**DIRECTIONS**:
Return the full listing exactly as it is written.

**INFORMATION PROVIDED**:
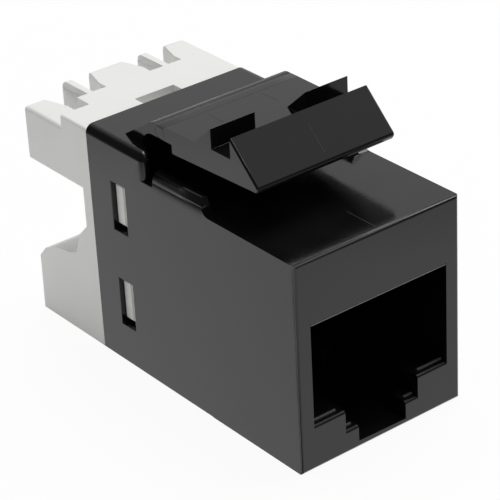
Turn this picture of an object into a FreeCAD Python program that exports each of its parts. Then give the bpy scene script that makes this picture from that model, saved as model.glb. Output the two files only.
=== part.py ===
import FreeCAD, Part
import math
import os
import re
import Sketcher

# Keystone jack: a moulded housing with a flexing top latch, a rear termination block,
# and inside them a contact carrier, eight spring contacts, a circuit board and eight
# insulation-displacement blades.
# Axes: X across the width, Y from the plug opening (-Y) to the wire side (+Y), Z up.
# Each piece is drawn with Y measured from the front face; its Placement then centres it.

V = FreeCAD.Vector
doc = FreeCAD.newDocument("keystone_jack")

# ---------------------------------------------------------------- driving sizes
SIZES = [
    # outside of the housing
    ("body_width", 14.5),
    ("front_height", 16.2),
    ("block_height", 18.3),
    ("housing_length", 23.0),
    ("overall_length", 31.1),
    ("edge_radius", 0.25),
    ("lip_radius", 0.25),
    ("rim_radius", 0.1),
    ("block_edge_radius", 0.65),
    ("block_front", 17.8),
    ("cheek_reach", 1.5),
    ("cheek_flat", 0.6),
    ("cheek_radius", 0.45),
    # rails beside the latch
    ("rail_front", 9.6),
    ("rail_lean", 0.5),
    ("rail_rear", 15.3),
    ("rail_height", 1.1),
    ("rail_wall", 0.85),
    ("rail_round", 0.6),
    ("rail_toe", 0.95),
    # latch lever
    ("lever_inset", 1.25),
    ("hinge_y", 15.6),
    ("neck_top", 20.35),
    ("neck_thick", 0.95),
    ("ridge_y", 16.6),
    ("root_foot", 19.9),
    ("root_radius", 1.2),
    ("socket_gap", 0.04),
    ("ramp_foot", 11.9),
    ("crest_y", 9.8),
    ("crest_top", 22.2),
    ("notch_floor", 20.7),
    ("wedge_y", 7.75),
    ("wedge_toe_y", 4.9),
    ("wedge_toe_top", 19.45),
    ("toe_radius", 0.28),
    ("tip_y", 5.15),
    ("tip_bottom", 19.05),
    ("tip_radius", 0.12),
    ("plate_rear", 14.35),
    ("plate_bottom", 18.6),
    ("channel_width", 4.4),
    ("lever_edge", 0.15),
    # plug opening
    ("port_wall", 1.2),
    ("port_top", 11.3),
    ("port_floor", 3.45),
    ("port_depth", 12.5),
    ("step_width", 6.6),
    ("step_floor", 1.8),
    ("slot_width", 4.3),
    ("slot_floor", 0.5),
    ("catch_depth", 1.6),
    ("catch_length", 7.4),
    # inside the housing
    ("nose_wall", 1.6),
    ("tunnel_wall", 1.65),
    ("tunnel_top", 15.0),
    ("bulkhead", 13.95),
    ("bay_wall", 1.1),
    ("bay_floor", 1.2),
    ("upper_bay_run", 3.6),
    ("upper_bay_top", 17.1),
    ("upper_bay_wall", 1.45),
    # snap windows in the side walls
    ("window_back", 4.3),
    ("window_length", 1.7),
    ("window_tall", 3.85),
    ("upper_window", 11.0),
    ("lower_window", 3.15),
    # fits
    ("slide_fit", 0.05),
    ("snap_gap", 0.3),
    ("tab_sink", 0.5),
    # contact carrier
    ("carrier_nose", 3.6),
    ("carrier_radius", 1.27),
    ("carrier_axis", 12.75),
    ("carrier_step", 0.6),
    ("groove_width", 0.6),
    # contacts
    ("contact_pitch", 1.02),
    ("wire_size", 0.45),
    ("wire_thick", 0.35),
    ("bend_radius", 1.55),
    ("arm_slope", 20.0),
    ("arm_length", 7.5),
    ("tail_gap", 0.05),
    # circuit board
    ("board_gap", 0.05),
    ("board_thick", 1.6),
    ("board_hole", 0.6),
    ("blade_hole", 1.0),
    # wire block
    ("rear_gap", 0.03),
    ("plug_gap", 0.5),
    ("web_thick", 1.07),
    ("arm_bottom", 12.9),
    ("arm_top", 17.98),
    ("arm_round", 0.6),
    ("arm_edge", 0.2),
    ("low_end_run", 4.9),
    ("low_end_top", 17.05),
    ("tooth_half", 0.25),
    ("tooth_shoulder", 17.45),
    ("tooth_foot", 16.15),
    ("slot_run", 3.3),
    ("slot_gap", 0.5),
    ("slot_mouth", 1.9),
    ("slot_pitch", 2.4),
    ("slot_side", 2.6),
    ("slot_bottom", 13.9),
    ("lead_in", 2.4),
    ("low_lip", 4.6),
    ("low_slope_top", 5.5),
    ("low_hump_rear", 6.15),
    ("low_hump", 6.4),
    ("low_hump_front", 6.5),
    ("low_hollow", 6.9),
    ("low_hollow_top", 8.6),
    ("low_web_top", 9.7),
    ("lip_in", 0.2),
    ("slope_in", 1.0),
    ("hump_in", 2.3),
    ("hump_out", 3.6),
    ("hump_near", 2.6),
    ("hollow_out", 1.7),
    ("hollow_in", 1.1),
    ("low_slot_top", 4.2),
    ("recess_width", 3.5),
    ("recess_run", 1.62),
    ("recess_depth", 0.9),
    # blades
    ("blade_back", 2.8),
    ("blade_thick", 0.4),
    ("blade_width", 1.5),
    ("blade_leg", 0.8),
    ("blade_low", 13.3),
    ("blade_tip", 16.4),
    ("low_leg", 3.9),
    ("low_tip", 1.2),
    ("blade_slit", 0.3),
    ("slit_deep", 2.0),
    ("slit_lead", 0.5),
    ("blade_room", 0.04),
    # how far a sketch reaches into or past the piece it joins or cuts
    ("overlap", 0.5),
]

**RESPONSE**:
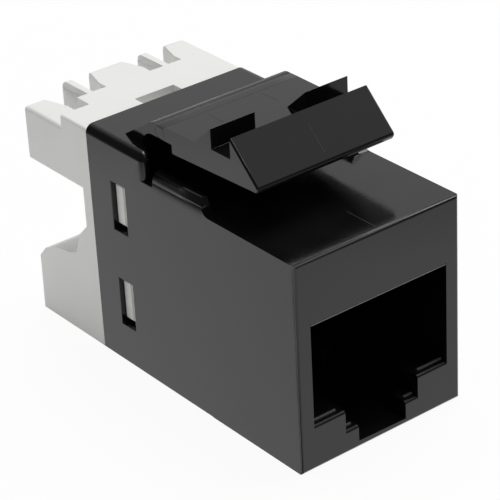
Turn this picture of an object into a FreeCAD Python program that exports each of its parts. Then give the bpy scene script that makes this picture from that model, saved as model.glb. Output the two files only.
=== part.py ===
import FreeCAD, Part
import math
import os
import re
import Sketcher

# Keystone jack: a moulded housing with a flexing top latch, a rear termination block,
# and inside them a contact carrier, eight spring contacts, a circuit board and eight
# insulation-displacement blades.
# Axes: X across the width, Y from the plug opening (-Y) to the wire side (+Y), Z up.
# Each piece is drawn with Y measured from the front face; its Placement then centres it.

V = FreeCAD.Vector
doc = FreeCAD.newDocument("keystone_jack")

# ---------------------------------------------------------------- driving sizes
SIZES = [
    # outside of the housing
    ("body_width", 14.5),
    ("front_height", 16.2),
    ("block_height", 18.3),
    ("housing_length", 23.0),
    ("overall_length", 31.1),
    ("edge_radius", 0.25),
    ("lip_radius", 0.25),
    ("rim_radius", 0.1),
    ("block_edge_radius", 0.65),
    ("block_front", 17.8),
    ("cheek_reach", 1.5),
    ("cheek_flat", 0.6),
    ("cheek_radius", 0.45),
    # rails beside the latch
    ("rail_front", 9.6),
    ("rail_lean", 0.5),
    ("rail_rear", 15.3),
    ("rail_height", 1.1),
    ("rail_wall", 0.85),
    ("rail_round", 0.6),
    ("rail_toe", 0.95),
    # latch lever
    ("lever_inset", 1.25),
    ("hinge_y", 15.6),
    ("neck_top", 20.35),
    ("neck_thick", 0.95),
    ("ridge_y", 16.6),
    ("root_foot", 19.9),
    ("root_radius", 1.2),
    ("socket_gap", 0.04),
    ("ramp_foot", 11.9),
    ("crest_y", 9.8),
    ("crest_top", 22.2),
    ("notch_floor", 20.7),
    ("wedge_y", 7.75),
    ("wedge_toe_y", 4.9),
    ("wedge_toe_top", 19.45),
    ("toe_radius", 0.28),
    ("tip_y", 5.15),
    ("tip_bottom", 19.05),
    ("tip_radius", 0.12),
    ("plate_rear", 14.35),
    ("plate_bottom", 18.6),
    ("channel_width", 4.4),
    ("lever_edge", 0.15),
    # plug opening
    ("port_wall", 1.2),
    ("port_top", 11.3),
    ("port_floor", 3.45),
    ("port_depth", 12.5),
    ("step_width", 6.6),
    ("step_floor", 1.8),
    ("slot_width", 4.3),
    ("slot_floor", 0.5),
    ("catch_depth", 1.6),
    ("catch_length", 7.4),
    # inside the housing
    ("nose_wall", 1.6),
    ("tunnel_wall", 1.65),
    ("tunnel_top", 15.0),
    ("bulkhead", 13.95),
    ("bay_wall", 1.1),
    ("bay_floor", 1.2),
    ("upper_bay_run", 3.6),
    ("upper_bay_top", 17.1),
    ("upper_bay_wall", 1.45),
    # snap windows in the side walls
    ("window_back", 4.3),
    ("window_length", 1.7),
    ("window_tall", 3.85),
    ("upper_window", 11.0),
    ("lower_window", 3.15),
    # fits
    ("slide_fit", 0.05),
    ("snap_gap", 0.3),
    ("tab_sink", 0.5),
    # contact carrier
    ("carrier_nose", 3.6),
    ("carrier_radius", 1.27),
    ("carrier_axis", 12.75),
    ("carrier_step", 0.6),
    ("groove_width", 0.6),
    # contacts
    ("contact_pitch", 1.02),
    ("wire_size", 0.45),
    ("wire_thick", 0.35),
    ("bend_radius", 1.55),
    ("arm_slope", 20.0),
    ("arm_length", 7.5),
    ("tail_gap", 0.05),
    # circuit board
    ("board_gap", 0.05),
    ("board_thick", 1.6),
    ("board_hole", 0.6),
    ("blade_hole", 1.0),
    # wire block
    ("rear_gap", 0.03),
    ("plug_gap", 0.5),
    ("web_thick", 1.07),
    ("arm_bottom", 12.9),
    ("arm_top", 17.98),
    ("arm_round", 0.6),
    ("arm_edge", 0.2),
    ("low_end_run", 4.9),
    ("low_end_top", 17.05),
    ("tooth_half", 0.25),
    ("tooth_shoulder", 17.45),
    ("tooth_foot", 16.15),
    ("slot_run", 3.3),
    ("slot_gap", 0.5),
    ("slot_mouth", 1.9),
    ("slot_pitch", 2.4),
    ("slot_side", 2.6),
    ("slot_bottom", 13.9),
    ("lead_in", 2.4),
    ("low_lip", 4.6),
    ("low_slope_top", 5.5),
    ("low_hump_rear", 6.15),
    ("low_hump", 6.4),
    ("low_hump_front", 6.5),
    ("low_hollow", 6.9),
    ("low_hollow_top", 8.6),
    ("low_web_top", 9.7),
    ("lip_in", 0.2),
    ("slope_in", 1.0),
    ("hump_in", 2.3),
    ("hump_out", 3.6),
    ("hump_near", 2.6),
    ("hollow_out", 1.7),
    ("hollow_in", 1.1),
    ("low_slot_top", 4.2),
    ("recess_width", 3.5),
    ("recess_run", 1.62),
    ("recess_depth", 0.9),
    # blades
    ("blade_back", 2.8),
    ("blade_thick", 0.4),
    ("blade_width", 1.5),
    ("blade_leg", 0.8),
    ("blade_low", 13.3),
    ("blade_tip", 16.4),
    ("low_leg", 3.9),
    ("low_tip", 1.2),
    ("blade_slit", 0.3),
    ("slit_deep", 2.0),
    ("slit_lead", 0.5),
    ("blade_room", 0.04),
    # how far a sketch reaches into or past the piece it joins or cuts
    ("overlap", 0.5),
]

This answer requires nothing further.